* **Dataset content**
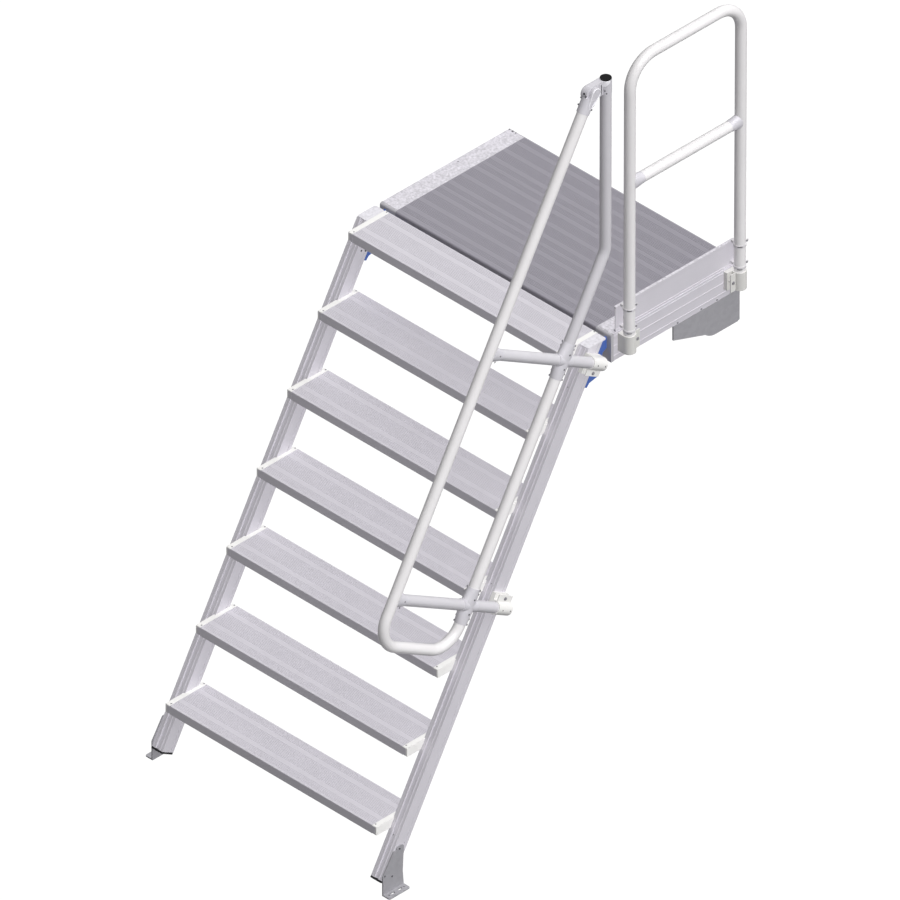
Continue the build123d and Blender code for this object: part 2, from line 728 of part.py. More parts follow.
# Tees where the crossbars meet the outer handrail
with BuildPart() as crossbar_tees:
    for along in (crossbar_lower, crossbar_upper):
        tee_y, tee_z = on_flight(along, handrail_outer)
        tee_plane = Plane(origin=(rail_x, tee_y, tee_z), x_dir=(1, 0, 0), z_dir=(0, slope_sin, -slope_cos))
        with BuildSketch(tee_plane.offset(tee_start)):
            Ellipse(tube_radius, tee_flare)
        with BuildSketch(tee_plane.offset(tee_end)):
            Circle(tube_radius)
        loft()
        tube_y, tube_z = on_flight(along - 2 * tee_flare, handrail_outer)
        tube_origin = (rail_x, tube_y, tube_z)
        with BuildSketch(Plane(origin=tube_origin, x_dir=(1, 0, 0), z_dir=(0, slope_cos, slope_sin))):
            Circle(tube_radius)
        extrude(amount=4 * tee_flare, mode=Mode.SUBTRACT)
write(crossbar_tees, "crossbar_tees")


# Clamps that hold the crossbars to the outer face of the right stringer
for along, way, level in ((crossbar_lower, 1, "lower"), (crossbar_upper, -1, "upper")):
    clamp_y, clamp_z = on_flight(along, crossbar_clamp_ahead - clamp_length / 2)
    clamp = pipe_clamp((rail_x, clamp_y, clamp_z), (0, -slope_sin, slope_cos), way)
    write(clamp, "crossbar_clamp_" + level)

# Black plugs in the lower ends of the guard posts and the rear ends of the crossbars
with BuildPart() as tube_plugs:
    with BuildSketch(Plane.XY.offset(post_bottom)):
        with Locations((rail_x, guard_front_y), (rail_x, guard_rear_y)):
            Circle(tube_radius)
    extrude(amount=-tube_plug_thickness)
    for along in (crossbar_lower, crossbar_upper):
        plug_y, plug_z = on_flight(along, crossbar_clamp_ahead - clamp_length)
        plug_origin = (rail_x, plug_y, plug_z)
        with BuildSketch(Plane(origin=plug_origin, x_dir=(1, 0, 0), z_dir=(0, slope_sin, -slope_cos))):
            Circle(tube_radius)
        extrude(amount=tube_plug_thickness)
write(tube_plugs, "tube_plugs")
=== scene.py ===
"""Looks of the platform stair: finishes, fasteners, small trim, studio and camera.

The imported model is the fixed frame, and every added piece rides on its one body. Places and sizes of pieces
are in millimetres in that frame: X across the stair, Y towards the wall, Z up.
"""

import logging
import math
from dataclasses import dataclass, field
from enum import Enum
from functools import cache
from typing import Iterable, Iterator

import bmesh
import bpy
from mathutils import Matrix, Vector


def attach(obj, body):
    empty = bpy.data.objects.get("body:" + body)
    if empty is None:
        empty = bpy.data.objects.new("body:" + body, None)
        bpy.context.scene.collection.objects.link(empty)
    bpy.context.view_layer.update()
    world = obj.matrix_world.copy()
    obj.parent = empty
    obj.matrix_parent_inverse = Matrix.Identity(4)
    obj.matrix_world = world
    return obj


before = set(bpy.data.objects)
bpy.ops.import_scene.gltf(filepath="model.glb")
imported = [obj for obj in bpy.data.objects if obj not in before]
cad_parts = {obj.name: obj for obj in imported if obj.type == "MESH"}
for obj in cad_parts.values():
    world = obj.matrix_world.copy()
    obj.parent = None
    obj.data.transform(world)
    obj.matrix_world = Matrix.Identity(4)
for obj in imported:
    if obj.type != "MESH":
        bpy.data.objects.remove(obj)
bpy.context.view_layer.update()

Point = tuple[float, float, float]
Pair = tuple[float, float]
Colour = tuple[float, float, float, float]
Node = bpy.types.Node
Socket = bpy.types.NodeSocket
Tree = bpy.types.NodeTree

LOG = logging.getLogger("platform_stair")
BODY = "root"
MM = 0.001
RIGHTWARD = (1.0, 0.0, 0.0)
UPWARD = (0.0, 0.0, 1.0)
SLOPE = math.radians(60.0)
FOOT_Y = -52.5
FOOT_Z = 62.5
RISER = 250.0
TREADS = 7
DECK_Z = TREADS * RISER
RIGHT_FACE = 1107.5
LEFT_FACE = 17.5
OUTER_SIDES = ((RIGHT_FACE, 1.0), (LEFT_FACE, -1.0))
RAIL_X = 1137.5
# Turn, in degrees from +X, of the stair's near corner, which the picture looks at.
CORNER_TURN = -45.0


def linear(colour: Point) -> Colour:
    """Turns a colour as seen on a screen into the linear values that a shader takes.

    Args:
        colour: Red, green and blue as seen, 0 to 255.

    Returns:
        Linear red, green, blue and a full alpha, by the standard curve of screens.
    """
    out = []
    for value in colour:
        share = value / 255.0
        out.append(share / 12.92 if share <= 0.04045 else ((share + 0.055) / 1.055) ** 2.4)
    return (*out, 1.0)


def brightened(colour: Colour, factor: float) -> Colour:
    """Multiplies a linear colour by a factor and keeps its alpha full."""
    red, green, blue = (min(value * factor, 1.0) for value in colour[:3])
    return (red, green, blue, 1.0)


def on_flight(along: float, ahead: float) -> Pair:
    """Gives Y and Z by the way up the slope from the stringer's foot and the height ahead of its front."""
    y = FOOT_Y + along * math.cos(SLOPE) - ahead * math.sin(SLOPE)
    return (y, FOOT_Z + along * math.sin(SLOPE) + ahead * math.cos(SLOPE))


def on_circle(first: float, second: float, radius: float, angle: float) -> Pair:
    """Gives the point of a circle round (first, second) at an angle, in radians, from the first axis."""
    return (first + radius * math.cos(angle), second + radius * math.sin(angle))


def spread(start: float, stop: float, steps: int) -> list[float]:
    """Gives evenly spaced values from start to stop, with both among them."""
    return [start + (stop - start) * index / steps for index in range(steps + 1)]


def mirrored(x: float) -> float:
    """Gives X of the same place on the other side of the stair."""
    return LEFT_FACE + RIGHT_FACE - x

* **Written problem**
Repeat every line of the data, exactly and in full.

* **Solution for this task**
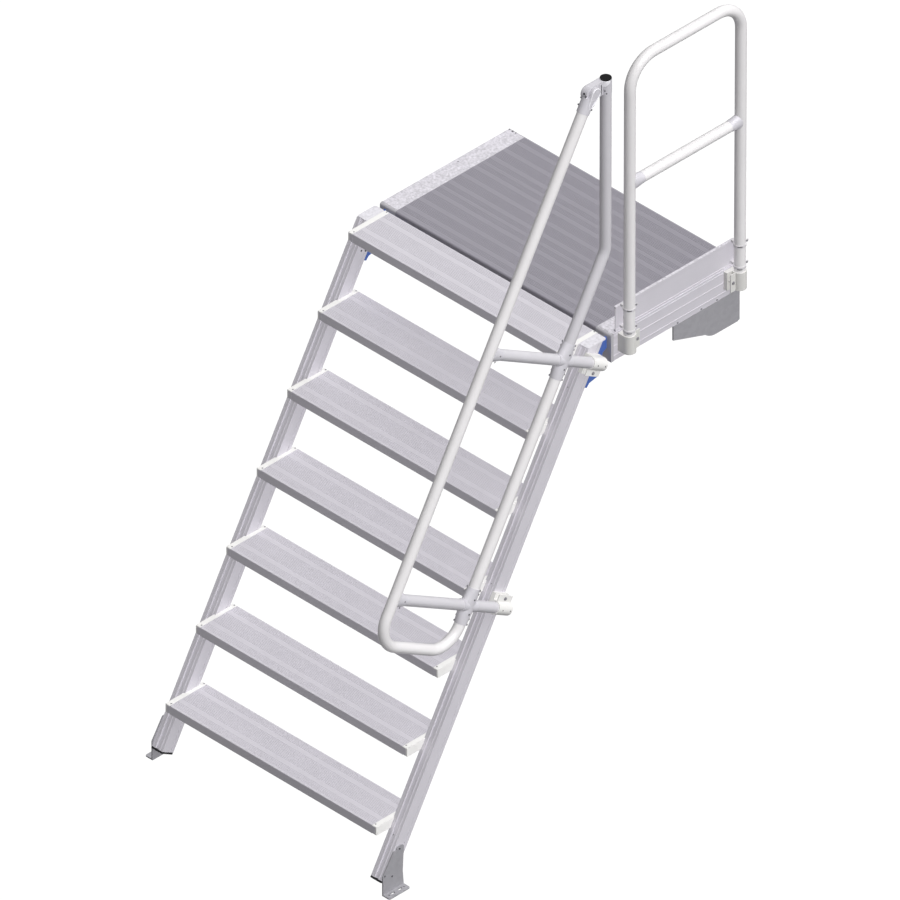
Continue the build123d and Blender code for this object: part 2, from line 728 of part.py. More parts follow.
# Tees where the crossbars meet the outer handrail
with BuildPart() as crossbar_tees:
    for along in (crossbar_lower, crossbar_upper):
        tee_y, tee_z = on_flight(along, handrail_outer)
        tee_plane = Plane(origin=(rail_x, tee_y, tee_z), x_dir=(1, 0, 0), z_dir=(0, slope_sin, -slope_cos))
        with BuildSketch(tee_plane.offset(tee_start)):
            Ellipse(tube_radius, tee_flare)
        with BuildSketch(tee_plane.offset(tee_end)):
            Circle(tube_radius)
        loft()
        tube_y, tube_z = on_flight(along - 2 * tee_flare, handrail_outer)
        tube_origin = (rail_x, tube_y, tube_z)
        with BuildSketch(Plane(origin=tube_origin, x_dir=(1, 0, 0), z_dir=(0, slope_cos, slope_sin))):
            Circle(tube_radius)
        extrude(amount=4 * tee_flare, mode=Mode.SUBTRACT)
write(crossbar_tees, "crossbar_tees")


# Clamps that hold the crossbars to the outer face of the right stringer
for along, way, level in ((crossbar_lower, 1, "lower"), (crossbar_upper, -1, "upper")):
    clamp_y, clamp_z = on_flight(along, crossbar_clamp_ahead - clamp_length / 2)
    clamp = pipe_clamp((rail_x, clamp_y, clamp_z), (0, -slope_sin, slope_cos), way)
    write(clamp, "crossbar_clamp_" + level)

# Black plugs in the lower ends of the guard posts and the rear ends of the crossbars
with BuildPart() as tube_plugs:
    with BuildSketch(Plane.XY.offset(post_bottom)):
        with Locations((rail_x, guard_front_y), (rail_x, guard_rear_y)):
            Circle(tube_radius)
    extrude(amount=-tube_plug_thickness)
    for along in (crossbar_lower, crossbar_upper):
        plug_y, plug_z = on_flight(along, crossbar_clamp_ahead - clamp_length)
        plug_origin = (rail_x, plug_y, plug_z)
        with BuildSketch(Plane(origin=plug_origin, x_dir=(1, 0, 0), z_dir=(0, slope_sin, -slope_cos))):
            Circle(tube_radius)
        extrude(amount=tube_plug_thickness)
write(tube_plugs, "tube_plugs")
=== scene.py ===
"""Looks of the platform stair: finishes, fasteners, small trim, studio and camera.

The imported model is the fixed frame, and every added piece rides on its one body. Places and sizes of pieces
are in millimetres in that frame: X across the stair, Y towards the wall, Z up.
"""

import logging
import math
from dataclasses import dataclass, field
from enum import Enum
from functools import cache
from typing import Iterable, Iterator

import bmesh
import bpy
from mathutils import Matrix, Vector


def attach(obj, body):
    empty = bpy.data.objects.get("body:" + body)
    if empty is None:
        empty = bpy.data.objects.new("body:" + body, None)
        bpy.context.scene.collection.objects.link(empty)
    bpy.context.view_layer.update()
    world = obj.matrix_world.copy()
    obj.parent = empty
    obj.matrix_parent_inverse = Matrix.Identity(4)
    obj.matrix_world = world
    return obj


before = set(bpy.data.objects)
bpy.ops.import_scene.gltf(filepath="model.glb")
imported = [obj for obj in bpy.data.objects if obj not in before]
cad_parts = {obj.name: obj for obj in imported if obj.type == "MESH"}
for obj in cad_parts.values():
    world = obj.matrix_world.copy()
    obj.parent = None
    obj.data.transform(world)
    obj.matrix_world = Matrix.Identity(4)
for obj in imported:
    if obj.type != "MESH":
        bpy.data.objects.remove(obj)
bpy.context.view_layer.update()

Point = tuple[float, float, float]
Pair = tuple[float, float]
Colour = tuple[float, float, float, float]
Node = bpy.types.Node
Socket = bpy.types.NodeSocket
Tree = bpy.types.NodeTree

LOG = logging.getLogger("platform_stair")
BODY = "root"
MM = 0.001
RIGHTWARD = (1.0, 0.0, 0.0)
UPWARD = (0.0, 0.0, 1.0)
SLOPE = math.radians(60.0)
FOOT_Y = -52.5
FOOT_Z = 62.5
RISER = 250.0
TREADS = 7
DECK_Z = TREADS * RISER
RIGHT_FACE = 1107.5
LEFT_FACE = 17.5
OUTER_SIDES = ((RIGHT_FACE, 1.0), (LEFT_FACE, -1.0))
RAIL_X = 1137.5
# Turn, in degrees from +X, of the stair's near corner, which the picture looks at.
CORNER_TURN = -45.0


def linear(colour: Point) -> Colour:
    """Turns a colour as seen on a screen into the linear values that a shader takes.

    Args:
        colour: Red, green and blue as seen, 0 to 255.

    Returns:
        Linear red, green, blue and a full alpha, by the standard curve of screens.
    """
    out = []
    for value in colour:
        share = value / 255.0
        out.append(share / 12.92 if share <= 0.04045 else ((share + 0.055) / 1.055) ** 2.4)
    return (*out, 1.0)


def brightened(colour: Colour, factor: float) -> Colour:
    """Multiplies a linear colour by a factor and keeps its alpha full."""
    red, green, blue = (min(value * factor, 1.0) for value in colour[:3])
    return (red, green, blue, 1.0)


def on_flight(along: float, ahead: float) -> Pair:
    """Gives Y and Z by the way up the slope from the stringer's foot and the height ahead of its front."""
    y = FOOT_Y + along * math.cos(SLOPE) - ahead * math.sin(SLOPE)
    return (y, FOOT_Z + along * math.sin(SLOPE) + ahead * math.cos(SLOPE))


def on_circle(first: float, second: float, radius: float, angle: float) -> Pair:
    """Gives the point of a circle round (first, second) at an angle, in radians, from the first axis."""
    return (first + radius * math.cos(angle), second + radius * math.sin(angle))


def spread(start: float, stop: float, steps: int) -> list[float]:
    """Gives evenly spaced values from start to stop, with both among them."""
    return [start + (stop - start) * index / steps for index in range(steps + 1)]


def mirrored(x: float) -> float:
    """Gives X of the same place on the other side of the stair."""
    return LEFT_FACE + RIGHT_FACE - x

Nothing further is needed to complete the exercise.